Vice president First National Bank of Chicago
The banking industry's heightened emphasis on middle-market companies is pushing a new breed of bank managers to the fore. People like Sandra A. VanGilder.
Division head of business and professional financial services at First Chicago Corp., Ms. VanGilder guides a 75-person team that caters to small- and midsize local firms, their owners, and entrepreneurs. Her unit manages more than 8,000 accounts and is expanding its client base at a healthy 10% annual rate.
Ms. VanGilder's efforts are important to First Chicago. Under chairman and chief executive Richard Thomas, the company is scaling back high-risk commercial lending in national and international markets in an effort to reposition itself as a midwestern provider of financial services.
As an executive on the front lines of that effort, Ms. VanGilder, 38, views herself less as a banker than as a small-business counselor. "You've got to be flexible, keep your skill set fresh, and understand your customers' needs, " she says.
Though not yet at the midpoint of her career, Ms. VanGilder already has considerable experience.

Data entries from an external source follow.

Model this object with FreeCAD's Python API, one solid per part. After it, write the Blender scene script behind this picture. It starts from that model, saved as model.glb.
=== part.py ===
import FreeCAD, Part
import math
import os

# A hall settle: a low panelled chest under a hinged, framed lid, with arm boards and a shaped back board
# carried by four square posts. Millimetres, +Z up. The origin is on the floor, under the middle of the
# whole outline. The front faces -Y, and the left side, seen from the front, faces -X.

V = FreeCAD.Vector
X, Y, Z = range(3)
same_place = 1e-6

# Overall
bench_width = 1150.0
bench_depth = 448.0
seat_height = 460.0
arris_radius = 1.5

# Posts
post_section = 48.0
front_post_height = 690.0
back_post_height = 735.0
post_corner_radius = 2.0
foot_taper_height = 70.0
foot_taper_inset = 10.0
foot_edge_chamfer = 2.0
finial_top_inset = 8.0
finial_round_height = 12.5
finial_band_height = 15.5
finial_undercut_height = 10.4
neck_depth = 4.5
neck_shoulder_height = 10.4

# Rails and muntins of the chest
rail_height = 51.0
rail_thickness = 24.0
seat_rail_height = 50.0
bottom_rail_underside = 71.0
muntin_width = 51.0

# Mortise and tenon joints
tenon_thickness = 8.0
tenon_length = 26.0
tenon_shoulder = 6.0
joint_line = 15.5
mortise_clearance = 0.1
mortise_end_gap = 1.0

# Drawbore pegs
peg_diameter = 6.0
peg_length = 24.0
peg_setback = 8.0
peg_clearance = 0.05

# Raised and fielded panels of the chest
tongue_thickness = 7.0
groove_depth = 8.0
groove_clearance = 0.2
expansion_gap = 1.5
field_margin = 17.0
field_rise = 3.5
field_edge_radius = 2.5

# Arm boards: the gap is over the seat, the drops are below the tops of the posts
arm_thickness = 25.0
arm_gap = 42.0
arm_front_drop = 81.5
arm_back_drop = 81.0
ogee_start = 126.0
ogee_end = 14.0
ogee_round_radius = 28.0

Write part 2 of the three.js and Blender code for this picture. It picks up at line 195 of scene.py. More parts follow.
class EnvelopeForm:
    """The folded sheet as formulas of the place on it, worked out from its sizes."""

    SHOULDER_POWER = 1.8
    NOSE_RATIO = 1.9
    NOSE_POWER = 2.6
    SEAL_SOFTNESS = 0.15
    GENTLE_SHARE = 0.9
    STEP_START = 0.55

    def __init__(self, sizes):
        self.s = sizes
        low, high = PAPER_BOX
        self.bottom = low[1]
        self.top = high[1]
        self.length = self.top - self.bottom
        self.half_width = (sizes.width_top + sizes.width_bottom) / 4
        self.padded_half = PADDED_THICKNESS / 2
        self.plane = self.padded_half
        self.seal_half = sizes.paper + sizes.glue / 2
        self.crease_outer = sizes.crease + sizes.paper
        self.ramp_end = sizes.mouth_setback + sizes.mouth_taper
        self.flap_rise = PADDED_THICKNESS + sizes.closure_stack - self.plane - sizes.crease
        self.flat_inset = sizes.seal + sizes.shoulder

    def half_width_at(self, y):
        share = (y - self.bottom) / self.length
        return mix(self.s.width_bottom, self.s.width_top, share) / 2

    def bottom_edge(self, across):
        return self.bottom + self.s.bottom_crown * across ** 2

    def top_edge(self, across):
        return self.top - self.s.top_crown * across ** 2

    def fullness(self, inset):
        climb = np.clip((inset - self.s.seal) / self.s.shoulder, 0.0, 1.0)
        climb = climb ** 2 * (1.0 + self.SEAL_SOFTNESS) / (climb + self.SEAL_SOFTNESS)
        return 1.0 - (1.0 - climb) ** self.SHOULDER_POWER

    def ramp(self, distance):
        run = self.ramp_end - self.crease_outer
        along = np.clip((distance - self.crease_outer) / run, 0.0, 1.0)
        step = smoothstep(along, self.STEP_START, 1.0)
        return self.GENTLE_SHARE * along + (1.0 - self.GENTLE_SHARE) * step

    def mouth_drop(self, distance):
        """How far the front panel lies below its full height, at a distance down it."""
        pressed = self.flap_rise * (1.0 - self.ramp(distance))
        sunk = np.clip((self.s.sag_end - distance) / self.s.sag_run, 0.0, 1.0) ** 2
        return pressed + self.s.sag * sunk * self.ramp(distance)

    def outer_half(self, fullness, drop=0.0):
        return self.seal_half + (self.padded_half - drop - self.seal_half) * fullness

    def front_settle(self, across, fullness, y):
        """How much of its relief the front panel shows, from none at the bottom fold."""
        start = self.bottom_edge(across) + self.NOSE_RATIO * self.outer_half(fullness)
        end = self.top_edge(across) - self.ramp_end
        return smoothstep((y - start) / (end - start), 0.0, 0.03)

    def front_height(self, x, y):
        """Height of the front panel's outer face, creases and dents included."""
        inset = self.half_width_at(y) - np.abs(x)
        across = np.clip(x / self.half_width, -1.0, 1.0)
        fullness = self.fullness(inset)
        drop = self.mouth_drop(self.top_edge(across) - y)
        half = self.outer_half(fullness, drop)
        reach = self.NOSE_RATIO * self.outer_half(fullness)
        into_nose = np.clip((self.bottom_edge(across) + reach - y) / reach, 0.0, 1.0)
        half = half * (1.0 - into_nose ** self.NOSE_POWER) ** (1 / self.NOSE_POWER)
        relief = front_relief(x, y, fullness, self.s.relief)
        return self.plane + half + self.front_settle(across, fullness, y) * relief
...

After graduating from St. Mary's College in 1976, the Milwaukee native joined the First Scholar Program -- rotating through various divisions of First Chicago Corp. by day and working on an MBA at the University of Chicago by night. She graduated in 1979.
Ms. VanGilder spent the next three years analyzing clients' financial statements for the treasury department, then put in two years on the foreign exchange desk. She became a private banker in 1984 and blossomed, rising to become a unit head in 1988 and division head in 1990.
Looking to the future, Ms. VanGilder expects two main growth opportunities in her division, both having to do with the maturing baby boomers.
First, Ms. VanGilder foresees more mid-career corporate executives either dropping out or being forced out of jobs, in turn founding small companies that will need her unit's services.
Second, she anticipates a growing need for estate and investment planning among boomers who are accumulating wealth and beginning to look toward retirement.
The tough part of making things come together, she says, is providing the internal support needed to bolster employee performance while at the same time hitting efficiency targets.
But there's no doubt about her priority: "I want to create a supportive environment," she says. "That's what best enables employees to support customers."